To those outside the field, and even to some focused on empirical applications, phylogenetics may appear to have little to do with algebra. Probability and statistics are clearly important ingredients, as modeling and inferring evolutionary relationships motivate the field. Combinatorics is also an obvious component, as the graph-theoretic notions of trees, and more recently networks, are used to describe the relationships. But where does the algebra arise?

The models used in phylogenetics are necessarily complex. At the simplest, they depend on a tree structure, as well as Markov matrices describing changes in nucleotide sequences along the edges. These two components result in probability distributions given by rather complicated polynomials on the parameters of the models, whose precise form reflects the structure of the tree. Even following standard statistical paradigms for inference, efficient calculation, such as by the Felsenstein pruning algorithm Felsenstein (1981) used in likelihood calculations, depends on understanding this algebraic structure.

But in the late 1980s, the algebraic structure also suggested alternative inference frameworks to some researchers. These included the phylogenetic invariants of Cavender and Felsenstein (1987), and of Lake (1987), and the Hadamard transform framework of Hendy and his colleagues Hendy and Penny (1989), Hendy et al. (1994). While this early explicitly algebraic work resulted in a number of interesting mathematical explorations, perhaps culminated in Evans and Speed’s invariants work Evans and Speed (1993), it had little impact on practical inference as simulations studies seldom showed good performance Huelsenbeck (1995).

In the early 2000s, works of Allman and Rhodes (2003) and of Sturmfels and Sullivant (2005) revived interest in invariants. Interest in applying algebraic perspectives to statistical problems, especially in computational biology, was exemplified by the book of Pachter and Sturmfels (2005), which helped draw new researchers to the field. Of course, algebra in statistics has been present from the beginning, such as in Pearson’s work Pearson (1894), but as theoretic and computational tools of algebra have developed, they had remained largely outside of the inference toolbox.

In recent years, algebraic methods have been crucial to advances in the theory of phylogenetic inference [in particular, parameter identifiability of phylogenetic models Allman and Rhodes (2009), Allman et al. (2018)] and in new methods of tree reconstruction Fernández-Sánchez and Casanellas (2016), Chifman and Kubatko (2014) that are competitive with traditional frameworks.
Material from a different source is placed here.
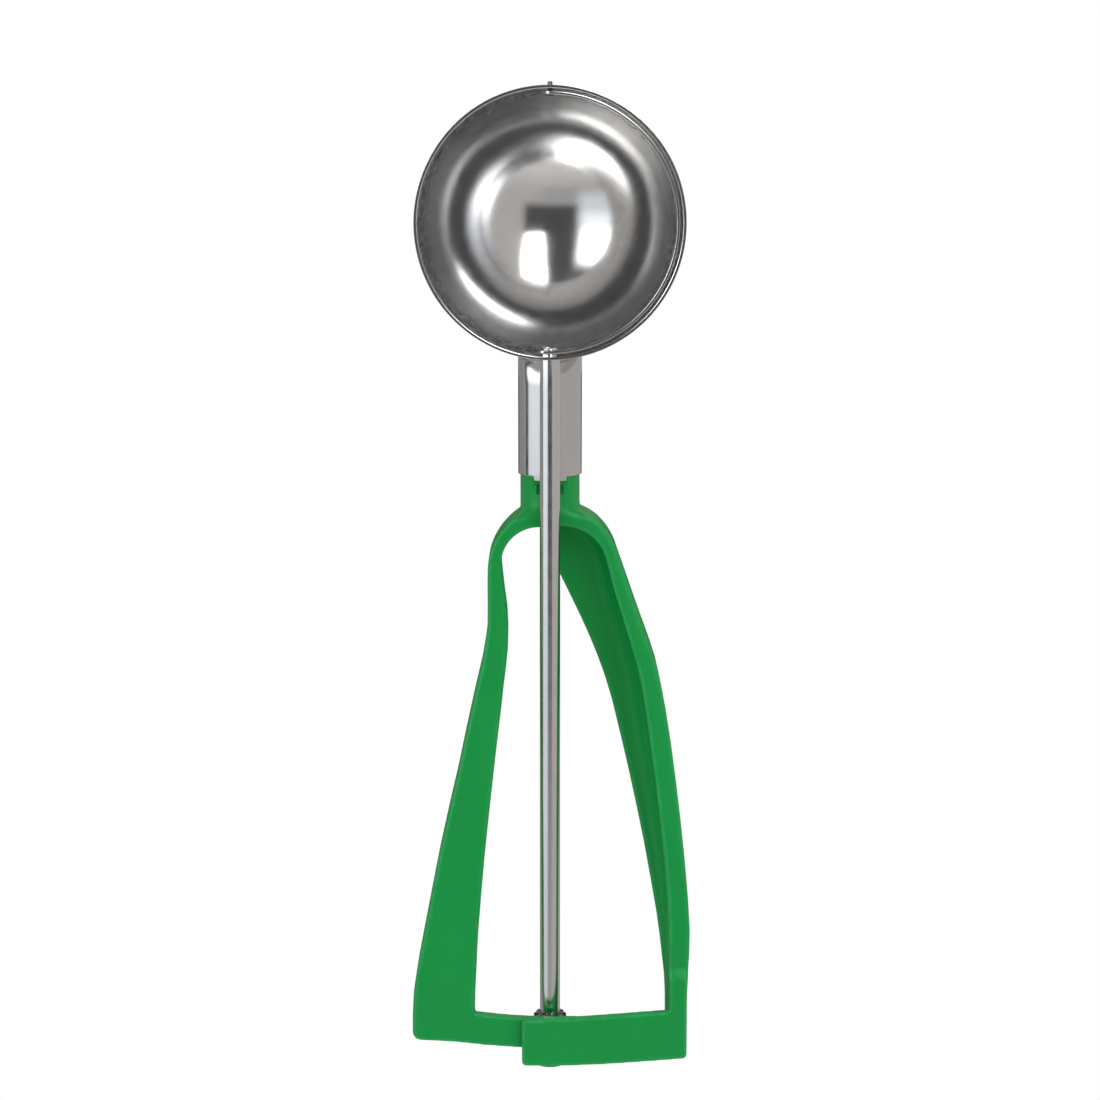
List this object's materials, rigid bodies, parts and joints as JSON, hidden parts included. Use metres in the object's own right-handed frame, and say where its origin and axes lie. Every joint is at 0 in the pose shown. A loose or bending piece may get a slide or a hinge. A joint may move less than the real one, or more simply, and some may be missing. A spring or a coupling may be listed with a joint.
{
  "type": "ice cream scoop",
  "caption": "Squeeze-handle ice cream scoop: steel bowl with a sweeping scraper hoop, turned by a rack and pinion at the foot of a sprung plastic lever.",
  "frame": {"origin": "on the turning shaft's axis, at the height of the lever's flexing shoulder", "axes": "+X right, towards the rigid palm arm; +Y away from the open mouth of the bowl; +Z along the shaft towards the bowl"},
  "size_m": [0.0691, 0.0429, 0.2441],
  "materials": {
    "bowl_steel": "spun and polished stainless steel",
    "tube_steel": "satin polished stainless steel tube",
    "rod_steel": "bright drawn stainless steel",
    "blade_steel": "polished stainless strip",
    "handle_nylon": "moulded green nylon with a fine satin texture",
    "pinion_plastic": "black acetal"
  },
  "bodies": {
    "handle": {"bowl": "bowl_steel", "ferrule": "tube_steel", "weld_bead": "tube_steel", "handle_frame": "handle_nylon"},
    "lever": {"thumb_lever": "handle_nylon"},
    "scraper": {"shaft": "rod_steel", "pinion": "pinion_plastic", "scraper_blade": "blade_steel", "pivot_pin": "rod_steel"}
  },
  "joints": [
    {"name": "scraper_turn", "type": "hinge", "parent": "handle", "child": "scraper", "pos_m": [0, 0, 0], "axis": [0, 0, 1], "range_deg": [0, 180]},
    {"name": "lever_squeeze", "type": "hinge", "parent": "handle", "child": "lever", "pos_m": [-0.0135, 0.01085, 0], "axis": [0, -1, 0], "range_deg": [0, 5.2], "stiffness_Nm_per_rad": 4}
  ],
  "couplings": [
    {"joint": "lever_squeeze", "follows": "scraper_turn", "ratio": 0.028571}
  ]
}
The tools that have been used draw from algebraic geometry, commutative algebra, computational algebra and algebraic statistics as well as group representation theory and algebraic combinatorics.
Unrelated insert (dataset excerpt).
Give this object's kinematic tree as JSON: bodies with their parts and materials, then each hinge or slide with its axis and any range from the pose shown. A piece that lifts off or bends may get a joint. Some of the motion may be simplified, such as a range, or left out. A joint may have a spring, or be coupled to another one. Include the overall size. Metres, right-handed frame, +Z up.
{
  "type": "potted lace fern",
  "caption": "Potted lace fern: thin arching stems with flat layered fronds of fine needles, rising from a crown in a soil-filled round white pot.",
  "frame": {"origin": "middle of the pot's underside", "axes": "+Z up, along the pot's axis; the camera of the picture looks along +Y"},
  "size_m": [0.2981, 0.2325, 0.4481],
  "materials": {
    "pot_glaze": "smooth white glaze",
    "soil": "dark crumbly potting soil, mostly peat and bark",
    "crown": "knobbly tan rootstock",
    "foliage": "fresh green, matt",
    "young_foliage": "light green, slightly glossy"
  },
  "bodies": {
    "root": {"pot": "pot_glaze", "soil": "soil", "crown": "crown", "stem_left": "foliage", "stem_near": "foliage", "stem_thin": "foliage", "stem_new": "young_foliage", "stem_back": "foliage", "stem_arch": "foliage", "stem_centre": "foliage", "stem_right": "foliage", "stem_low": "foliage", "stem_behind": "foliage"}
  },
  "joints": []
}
The works in this volume showcase the varied directions in which algebra is playing a role in current phylogenetic research.

Algebraic varieties underly the investigation of mixture models by Gross et al., as well as the study of maximum likelihood inference using recently developed numerical algebraic geometry tools by Kosta and Kubjas. Sumner and Woodhams focus more tightly on the modeling of sequence evolution, and the algebraic origin of nicely structured models.

A number of works move beyond simple evolution on a tree. The multispecies coalescent model, which describes the biological process by which gene trees may differ from species trees, is analyzed by Disanto and Rosenberg with tools of algebraic combinatorics. Long and Kubatko also consider this model, greatly weakening the assumptions necessary to justify the invariant-based SVDquartets method of species tree inference. Durden and Sullivant give an identifiability result for a k-mer based distance under the coalescent.

Moving from trees to networks, Kim et al. investigate the impact of admixture on phylogenetic distances and tree reconstruction. Considering both the coalescent and the hybridization, Baños mixes algebraic and combinatorial approaches to show the identifiability of many network features from gene tree data.

Two works highlight other algebraic tools. Terauds and Sumner apply representation theory to study improving distance estimates based on gene order through maximum likelihood. Yoshida et al. bring tropical geometry and algebra to bear on summarizing collections of trees, through a new form of principal component analysis.

Finally, Huber et al.’s work highlights the role of submodularity, a concept appearing widely in combinatorics and optimization, while Wicke and Fischer address open questions on the Shapely value of trees.